DLF outlined plans for launches over the next 18 months, including projects in Goa, Arbour 2 (senior living), Privana, Hamilton 2, and Panchkula. The Goa project, with a gross development value exceeding Rs 3,000 crore, awaits resolution of an unrelated court case but is expected to launch by Q4 FY’26 or early Q1 FY’27. Ashok Tyagi, Managing Director, said, “Timings will hinge on approvals and demand, but we’re prepared to roll out projects as market conditions allow.” The Westpark’s strong reception in Mumbai has prompted plans for a phase-II launch, with Ohri noting broad investor interest across India.

Rental Portfolio Shows Resilience

DLF’s rental business, managed through DLF Cyber City Developers Limited (DCCDL), posted a 15% year-over-year increase in rental income to Rs 1,362 crore, with profit after tax up 23%. The 49-million-square-foot portfolio maintained occupancy rates of 96% by value and 94% by area, with non-SEZ offices at over 98% and retail at 97–98%. Sriram Khattar, Vice Chairman and Managing Director (Rental Business), highlighted Atrium Place, where 1.9–1.95 million square feet of the 2.1 million square feet with occupancy certificates are leased. “Atrium will start generating rentals from December, targeting a run rate of Rs 600–650 crore when fully operational,” Khattar said.

Three retail assets—Midtown Plaza, Summit Plaza, and Promenade Goa—are projected to add Rs 450–460 crore in rental income by FY’27, with occupancy certificates either secured or expected soon. DLF plans to identify new assets for development by early 2026, as part of its five-year strategy.

Construction and Debt Management

Construction is advancing on major projects, including Downtown in Gurgaon (7.5 million square feet, set for completion by mid-2028) and Towers 4 and 5 in Chennai (expected early 2028). Bagri emphasized DLF’s goal to eliminate gross debt at the parent level, currently at Rs 1,487 crore, while retaining long-term loans for rental assets like DCCDL and Atrium Place to optimize operations.

ESG and Customer Policies

DCCDL earned a Five-Star GRESB rating, recognizing its ESG initiatives as a global sector leader. DLF’s customer-centric approach was evident in its handling of cancellations, which Tyagi described as often being upgrades to larger units. Ohri added, “These are healthy signs of evolving customer preferences. Our systems ensure strong collections while maintaining transparency.” The company’s gross margin potential stands at over Rs 40,000 crore, with surplus cash potential at Rs 44,000 crore as of September 30, 2025.

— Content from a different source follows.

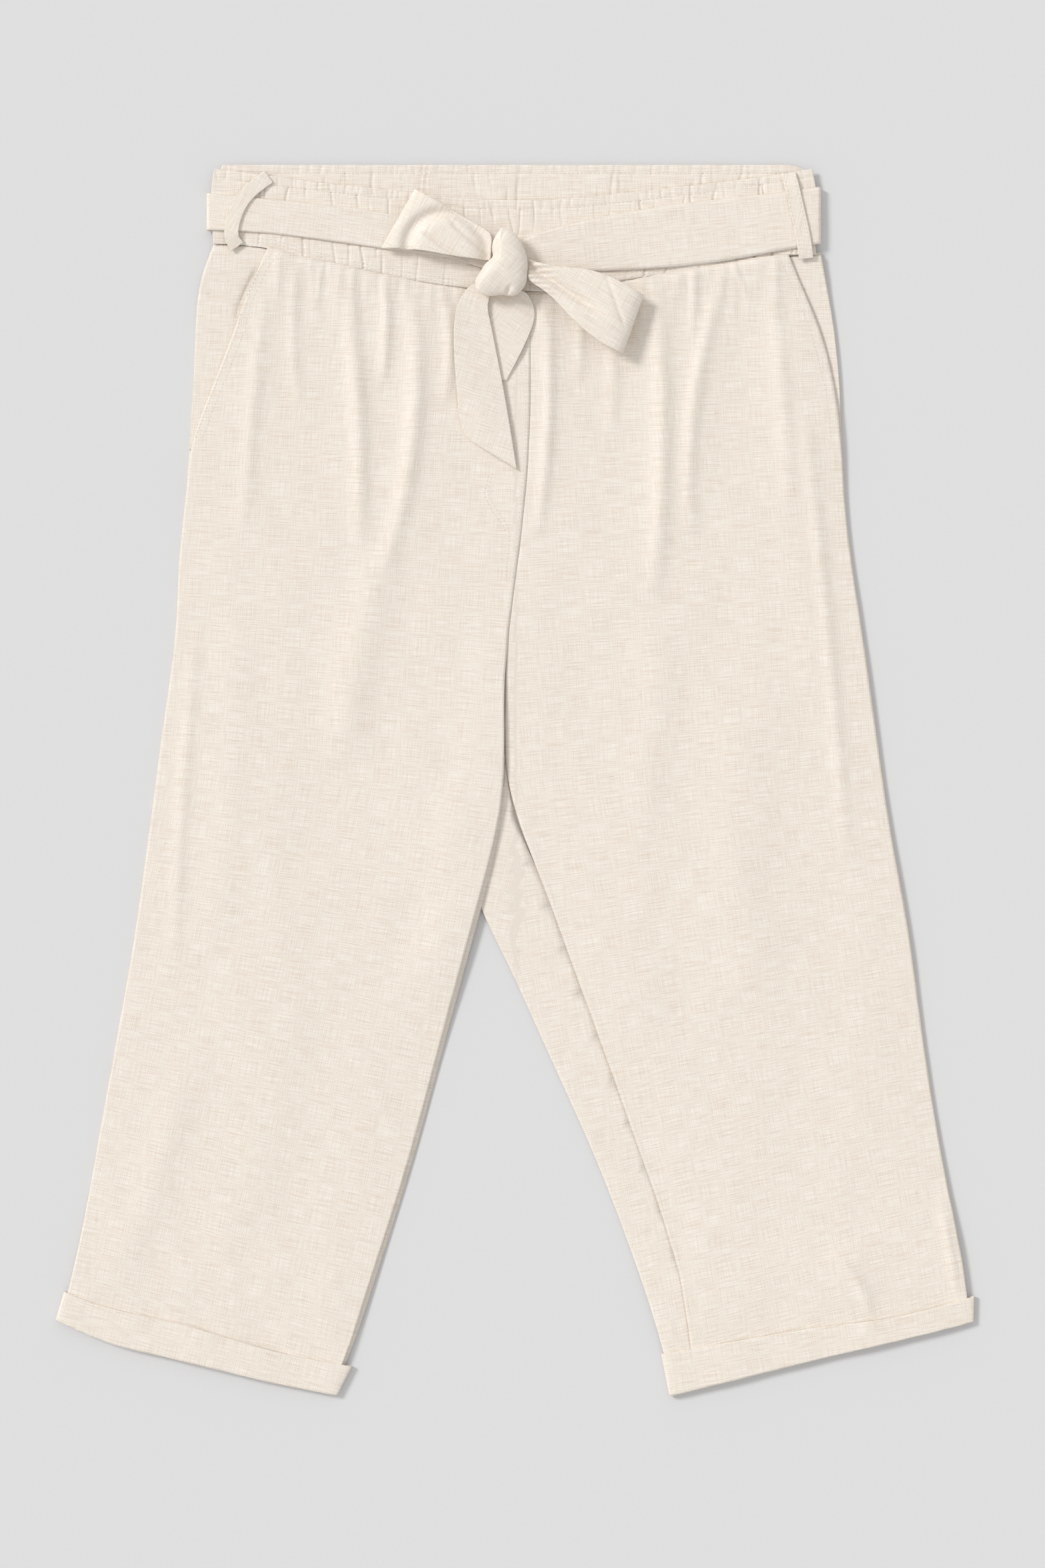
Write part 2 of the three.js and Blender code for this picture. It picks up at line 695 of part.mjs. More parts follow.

Challenges and Market Outlook

While DLF’s performance is strong, challenges remain, including navigating approval delays for projects like the Kolkata IT SEZ, which is three months from monetization due to regulatory hurdles. The company’s reliance on super luxury projects like Dahlias, where pricing rivals its Camellias project, could face risks if market sentiment shifts. However, with a launch pipeline worth Rs 1,15,000 crore over the next four to five years, DLF is well-positioned to capitalize on India’s real estate demand, balancing residential growth with a stable rental portfolio.